Dive Brief:
- The Food and Drug Administration sent warning letters to two Chinese nonclinical labs that provide testing and validation data services to device manufacturers.
- The letters, which the FDA sent to Mid-Link Testing Company and Sanitation and Environmental Technology Institute (doing business as SDWH), describe oversight failures and animal care violations that raise concerns about the quality and integrity of the labs’ data, the FDA said in a Wednesday notice. The letters were dated for Tuesday.
- Believing the data to be unreliable, the FDA does not plan to authorize submissions that rely on results from the labs and is assessing the impact of its inspection findings on past submissions.
Dive Insight:
The FDA published an alert in February about an “alarming” rise in the inclusion of “testing data that are fabricated, duplicated from other device submissions or otherwise unreliable” in premarket submissions. The next week, FDA officials began an inspection of Mid-Link. On the day that inspection ended, FDA officials started an assessment of SDWH.
At Mid-Link, FDA investigators focused on 11 studies, nine of which were acute systemic toxicity and rabbit pyrogen tests. However, the agency stated in the warning letter that the list is “not an all-inclusive list of studies and submissions impacted by the inspection or by the violations cited in this letter.”
The administration found the study director failed to assure all experimental data were accurately recorded and verified. In several studies, multiple animals gained exactly the same weight.
The FDA investigators felt it was improbable that the weight gain was identical. A Mid-Link study director agreed, telling the officials that “‘when technicians could not get a stable reading, they recorded a number by adding a certain number based on the animal weights in the previous day’s measurement,’” according to the letter.
The Mid-Link warning letter includes five sets of other observations, including the failure of testing management to ensure that personnel understand their functions, the failure of the quality assurance unit to monitor the studies, and concerns related to animal care. FDA investigators found “some animals did not appear to breathe normally,” among other concerns.
The warning letter sent to SDWH includes other animal care concerns.
Inspectors found no standard operating procedures for animal care at the SDWH facility, including a lack of a process for monitoring anesthetized animals. The warning letter also describes failures related to the accurate recording of experimental data, monitoring of deviations from approved protocols and the need to employ staff with the required education, training and experience.

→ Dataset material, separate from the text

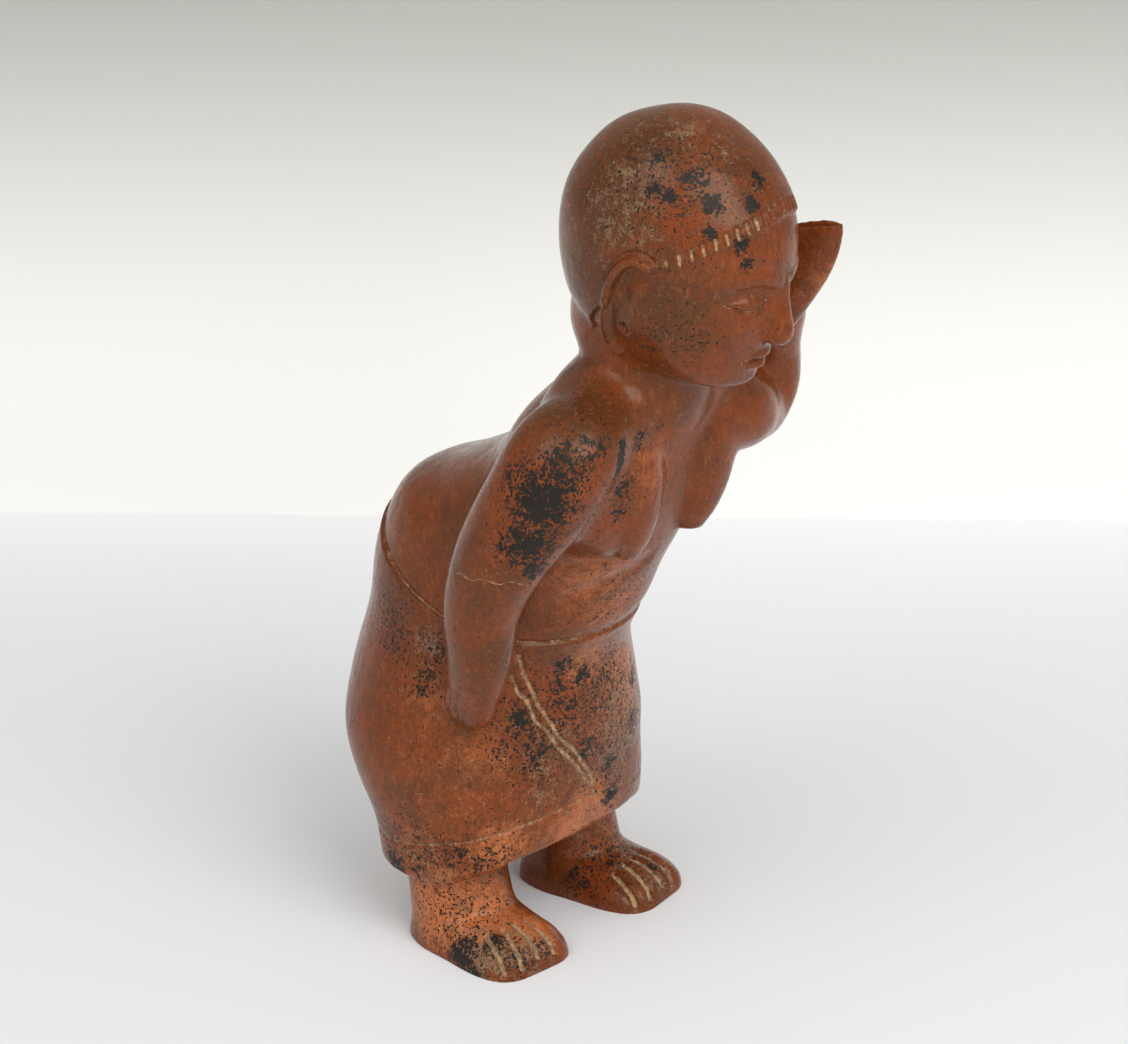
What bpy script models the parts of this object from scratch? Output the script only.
"""A standing woman in burnished red earthenware, about 360 mm tall.

She leans forward from the hips in a wrapped skirt. Her right arm hangs with its hand on
the hip, and her left hand is raised beside her brow, cupped like a scoop.

The figure faces -Y and her left side is +X. She is laid out in parts of her own height, so
every place and size in the layout is a number of parts: left of the middle, in front of
the middle of the feet, and up from the ground.
"""

import math

import bmesh
import bpy
import numpy as np
from mathutils import Matrix, Vector
from mathutils.bvhtree import BVHTree
from mathutils.kdtree import KDTree

HEIGHT = 0.36  # sole to crown
PARTS_TALL = 35.9
PART = HEIGHT / PARTS_TALL  # one part of the layout, 10 mm at this height
CLAY_GRAIN = 0.14  # parts, the cells that fuse the coils of clay into one body
FACETS = 9400  # triangles in the finished solid
RING_POINTS = 40
RINGS = 44

# Trunk from the hem to the neck, in profile: its front edge (front, up), its back edge
# (front, up), half width, squareness of the section.
TRUNK = (
    (2.0, 3.2, -5.9, 3.2, 5.9, 2.6),
    (2.2, 5.0, -6.4, 5.0, 6.0, 2.5),
    (2.3, 6.8, -7.7, 7.2, 6.3, 2.3),
    (2.5, 8.3, -8.3, 9.0, 6.35, 2.2),
    (2.6, 10.3, -8.2, 11.3, 5.8, 2.1),
    (2.5, 12.1, -7.5, 13.9, 5.3, 2.1),
    (3.0, 13.4, -7.1, 16.6, 5.1, 2.2),
    (3.85, 14.6, -6.1, 18.9, 4.9, 2.2),
    (4.4, 16.0, -3.6, 20.1, 4.8, 2.2),
    (5.4, 18.0, -0.8, 21.7, 4.8, 2.2),
    (6.4, 20.3, 0.6, 23.5, 4.8, 2.2),
    (6.8, 22.4, 1.7, 24.7, 4.1, 2.0),
    (7.6, 24.5, 2.6, 25.6, 2.75, 2.0),
    (8.2, 26.8, 1.9, 27.1, 2.65, 2.0),
    (8.2, 28.6, 2.3, 28.6, 2.6, 2.0),
    (8.0, 29.6, 3.4, 29.6, 2.2, 2.0),
)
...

Overall, the FDA said it found “pervasive failures with data management, quality assurance, staff training and oversight” that raise questions about the quality and integrity of the data collected at the facilities. The failings could lead to the use of unreliable data in premarket device submissions.
That conclusion has implications for medical device companies that plan to seek authorization on the strength of data generated at the two sites. The fallout could extend to companies that have already received authorizations based on data from the two labs, with the FDA saying it will evaluate past submissions and “take action to address any public health risks as necessary.”
Owen Faris, acting director of the Office of Product Evaluation and Quality in the FDA’s Center for Devices and Radiological Health, cautioned device makers that they are responsible for all data.
“We strenuously remind industry of their responsibility and accountability for all data included in their submissions, which are required to comply with federal law,” Faris said in the agency’s notice.
The FDA has also recently cracked down on Chinese manufacturers of plastic syringes and companies disturbing syringes made in China due to safety and quality concerns with the products.